Supplied material
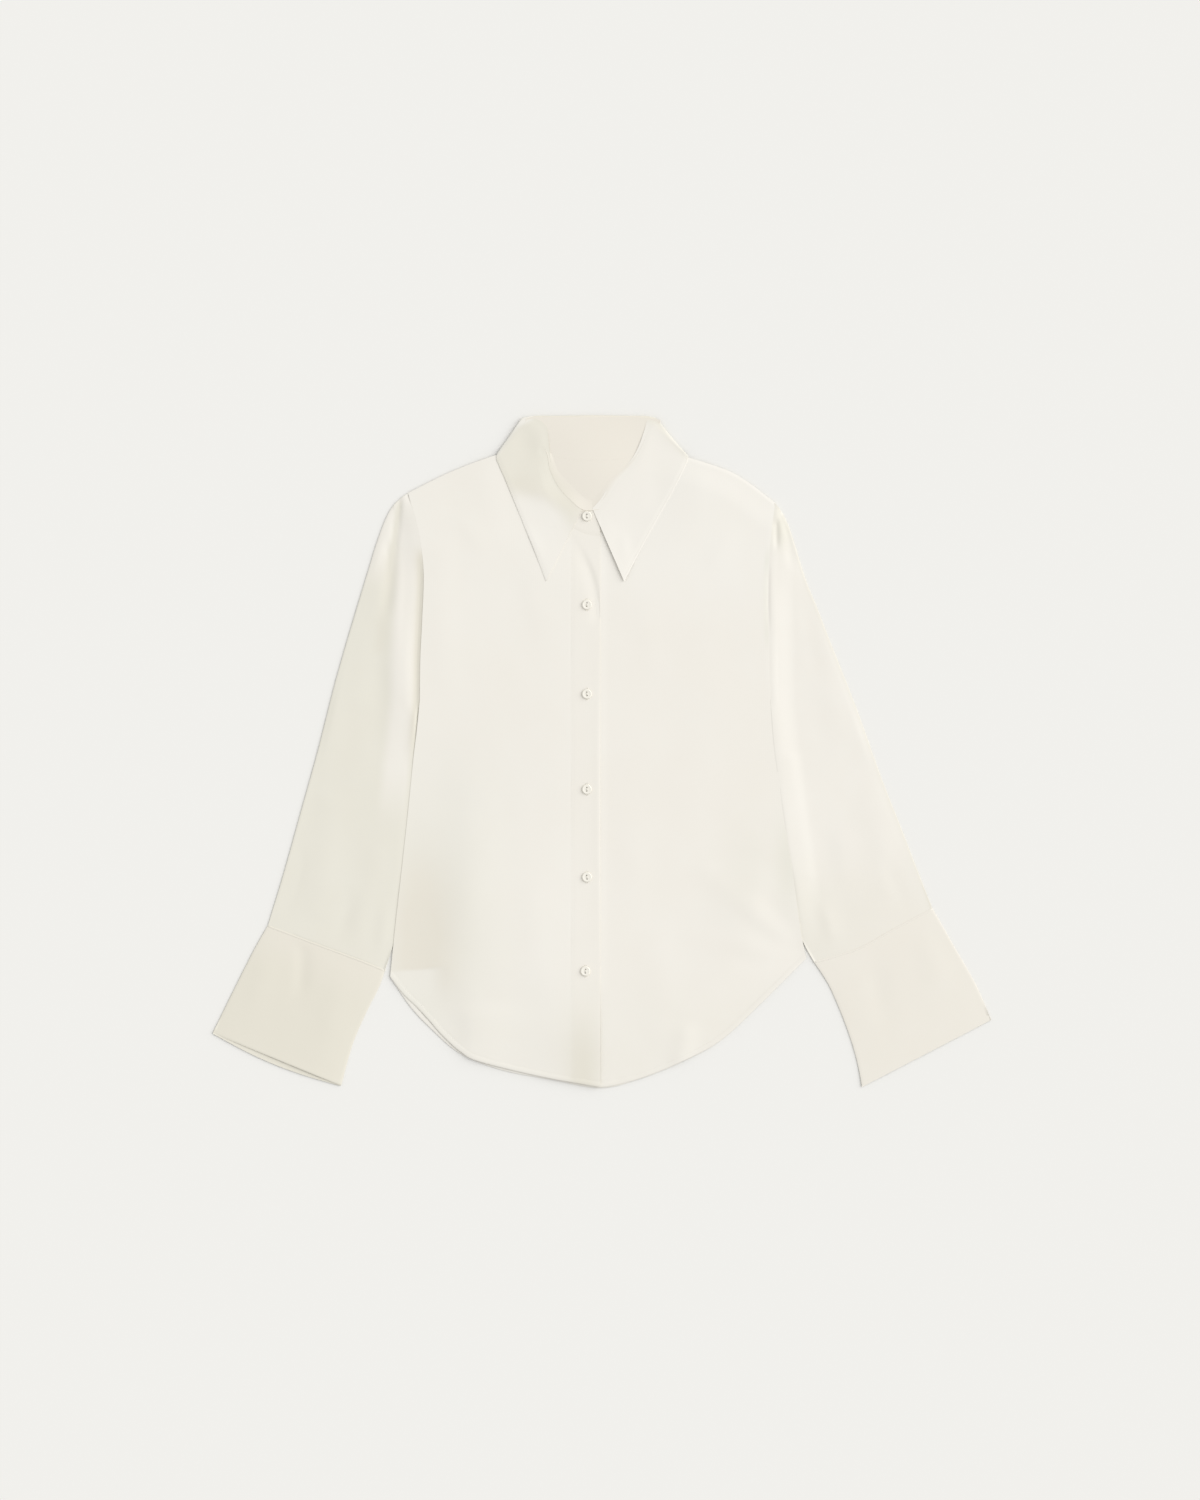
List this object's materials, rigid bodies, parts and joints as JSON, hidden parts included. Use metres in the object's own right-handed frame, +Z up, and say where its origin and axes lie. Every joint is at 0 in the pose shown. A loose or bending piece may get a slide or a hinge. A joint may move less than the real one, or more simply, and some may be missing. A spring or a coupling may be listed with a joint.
{
  "type": "silk blouse",
  "caption": "Long-sleeved silk blouse laid flat on its back, with a pointed collar, a buttoned front, deep cuffs and a curved shirt-tail hem.",
  "frame": {"origin": "centre of the laid-out blouse's bounding box, at the surface it lies on", "axes": "+X across the blouse towards the wearer's left sleeve, +Y from hem to collar, +Z up out of the front"},
  "size_m": [0.825, 0.713, 0.013],
  "materials": {
    "silk": "ivory crepe silk with a soft sheen",
    "pearl": "polished cream mother-of-pearl look"
  },
  "bodies": {
    "root": {"back": "silk", "front_right": "silk", "front_left": "silk", "collar_stand": "silk", "collar": "silk", "sleeve_right": "silk", "sleeve_left": "silk", "cuff_right": "silk", "cuff_left": "silk", "button_1": "pearl", "button_2": "pearl", "button_3": "pearl", "button_4": "pearl", "button_5": "pearl", "button_6": "pearl"}
  },
  "joints": []
}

Goal of the exercise
Gather every line from the listing above in which the word "axes" appears.

Output for this exercise
List this object's materials, rigid bodies, parts and joints as JSON, hidden parts included. Use metres in the object's own right-handed frame, +Z up, and say where its origin and axes lie. Every joint is at 0 in the pose shown. A loose or bending piece may get a slide or a hinge. A joint may move less than the real one, or more simply, and some may be missing. A spring or a coupling may be listed with a joint.
  "frame": {"origin": "centre of the laid-out blouse's bounding box, at the surface it lies on", "axes": "+X across the blouse towards the wearer's left sleeve, +Y from hem to collar, +Z up out of the front"},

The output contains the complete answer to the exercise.